Michael Starobin May 4, 2014

Just back from Greenland, the team is on to new adventures, new projects, and new ideas. But that doesn't change one profound truth: what an extraordinary trip! NASA's IceBridge mission continues to conduct profoundly important-- and profoundly challenging--research about what's happening to Earth's climate. The work takes place far away from ordinary life, with limited creature comfort, and even more limited contact with rhythms of days left behind. It was a privlidge to travel with this extraordinary team, and it will be our great privlidge to do so again someday.

Below you'll find a few links to videos produced on location.

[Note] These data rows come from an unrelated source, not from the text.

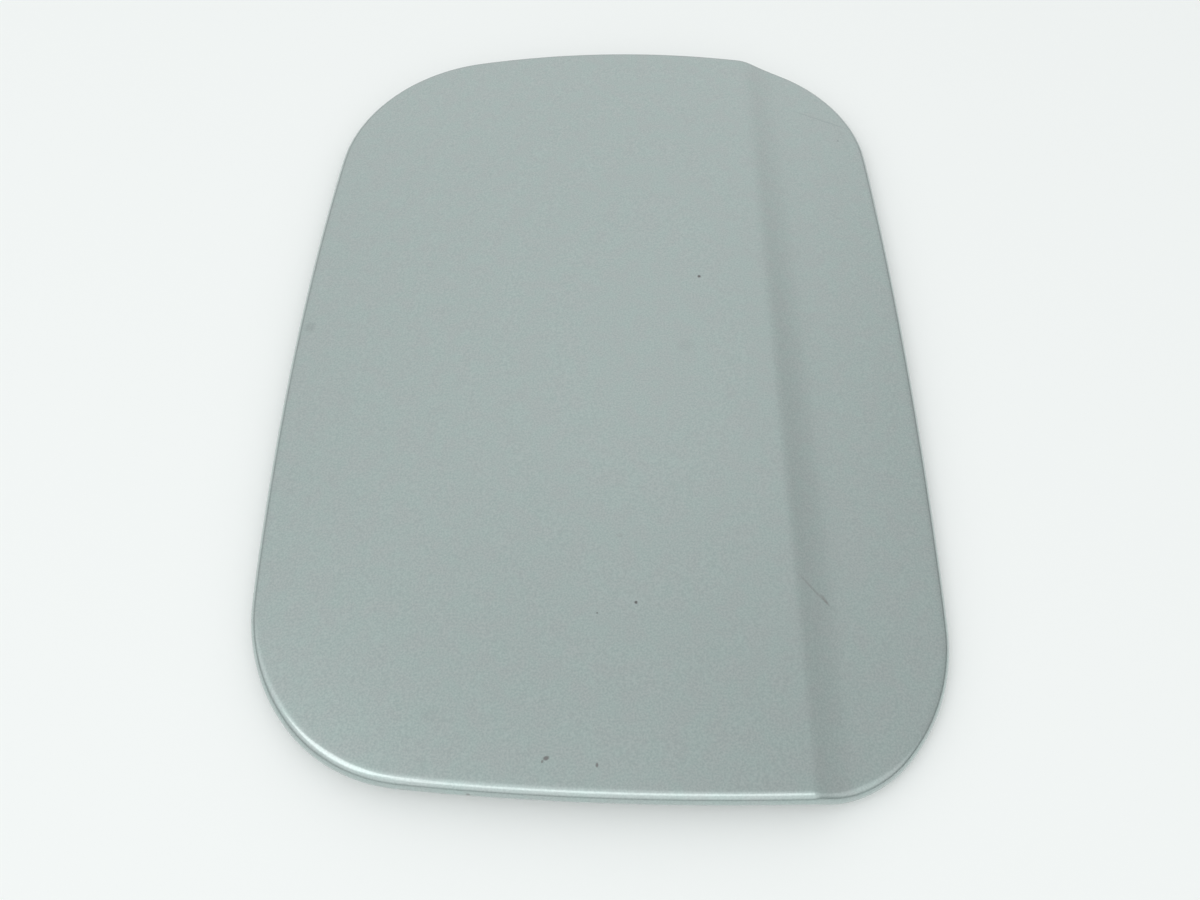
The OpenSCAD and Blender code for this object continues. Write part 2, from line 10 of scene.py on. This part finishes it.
import bpy
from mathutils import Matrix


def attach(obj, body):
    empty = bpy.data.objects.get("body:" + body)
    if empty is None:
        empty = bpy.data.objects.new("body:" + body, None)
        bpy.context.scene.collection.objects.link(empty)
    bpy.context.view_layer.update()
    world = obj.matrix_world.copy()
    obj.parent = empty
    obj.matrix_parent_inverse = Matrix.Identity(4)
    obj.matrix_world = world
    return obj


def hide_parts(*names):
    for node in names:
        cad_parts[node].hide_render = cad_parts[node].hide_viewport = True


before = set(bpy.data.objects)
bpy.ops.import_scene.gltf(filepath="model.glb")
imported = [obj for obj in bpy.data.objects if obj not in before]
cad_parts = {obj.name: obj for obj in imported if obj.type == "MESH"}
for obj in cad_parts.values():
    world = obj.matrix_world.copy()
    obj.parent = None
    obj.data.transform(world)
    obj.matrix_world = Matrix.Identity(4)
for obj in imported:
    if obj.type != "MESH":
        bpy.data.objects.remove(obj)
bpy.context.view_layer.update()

MM = 0.001

# The camera, as fitted to the edge of the door in the photograph; turns in degrees
CAMERA_PLACE = (-3.457 * MM, -141.644 * MM, 192.616 * MM)
CAMERA_TURN = (30.874, -1.385, 0.740)
LENS = 29.1
SENSOR = 36.0
NEAREST_SEEN = 10 * MM

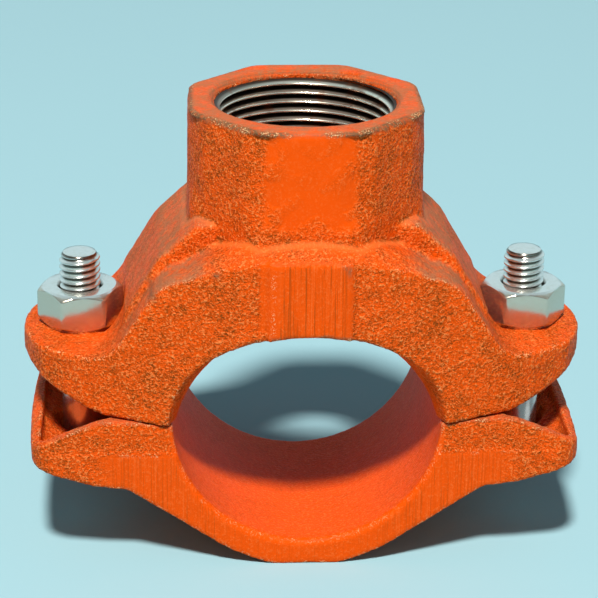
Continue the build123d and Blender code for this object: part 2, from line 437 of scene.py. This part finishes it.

The production conditions were tough in every way, but the work was the adventure of a lifetime.

All about NASA's IceBridge P-3B plane and its IceBridge retrofit. Upgraded with 21st century "special modifications", the aircraft is less a cold war relic and more like the Space Agency's Millennium Falcon. Credit: NASA's Goddard Space Flight Center

This video shows what the IceBridge team does on a day-to-day basis in Kangerlussuaq, Greenland, the base of operations for the mission's April 2014 flights. IceBridge, a six-year NASA mission, is the largest airborne survey of Earth's polar ice ever flown. It will yield an unprecedented three-dimensional view of Arctic and Antarctic ice sheets, ice shelves and sea ice.

Determining whether polar ice quantities are growing or shrinking requires accurate and detailed measurements, year over year. To help make those measurements, IceBridge mission aircraft fire 3,000 pulses of laser light every second at the frozen landscape below. Scientists time how long it takes for the reflected pulses to make it back to the aircraft.